Track business impact instead:
- If you're running training to improve customer retention, track whether retention improves for teams who go through the program versus teams who don't.
- If you're training managers on feedback skills, track whether their team's engagement scores change.
- If you're building cross-functional collaboration skills, measure whether project timelines improve.
This requires planning your measurement approach before you launch programs. You need baseline data and a way to track outcomes over time, not just immediately after training.
Yes, this is harder than tracking completion rates. But when budget season comes around again, you'll have real data showing that your programs drive results.
Update your roadmap quarterly, not annually
Your learning roadmap shouldn't be a once-a-year planning exercise. Business priorities shift. Teams reorganize. New leaders join. If you build your roadmap in January and don't touch it until December, you'll miss every mid-year change.
Review and adjust quarterly:
- What's working? What's not?
- What business priorities shifted?
- Where are new skill gaps emerging?
- What programs should you expand, pause or replace?
These quarterly reviews keep your roadmap relevant and give you regular checkpoints to show stakeholders how you're adapting. When executives see you're responsive and data-driven, they trust you more. That trust makes budget conversations easier.
What actually gets used
Learning roadmaps fail when they're built for presentations instead of execution.
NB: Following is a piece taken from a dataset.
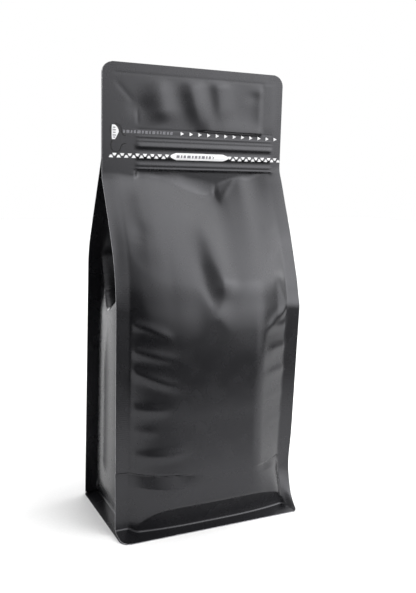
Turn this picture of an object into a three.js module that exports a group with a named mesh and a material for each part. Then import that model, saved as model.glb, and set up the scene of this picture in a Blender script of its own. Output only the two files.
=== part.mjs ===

They succeed when they're:
- Tied directly to business problems
- Organized around roles and career stages
- Flexible enough to adapt mid-year
- Easy for managers to plug into
- Measured by business impact
- Updated regularly based on what's working
This kind of roadmap doesn't look as impressive in slides. It won't have 47 color-coded initiatives and multi-year projections.
But it will get used. And that's the only metric that matters.
Start building yours now, before budget season locks you into another year of programs nobody needs.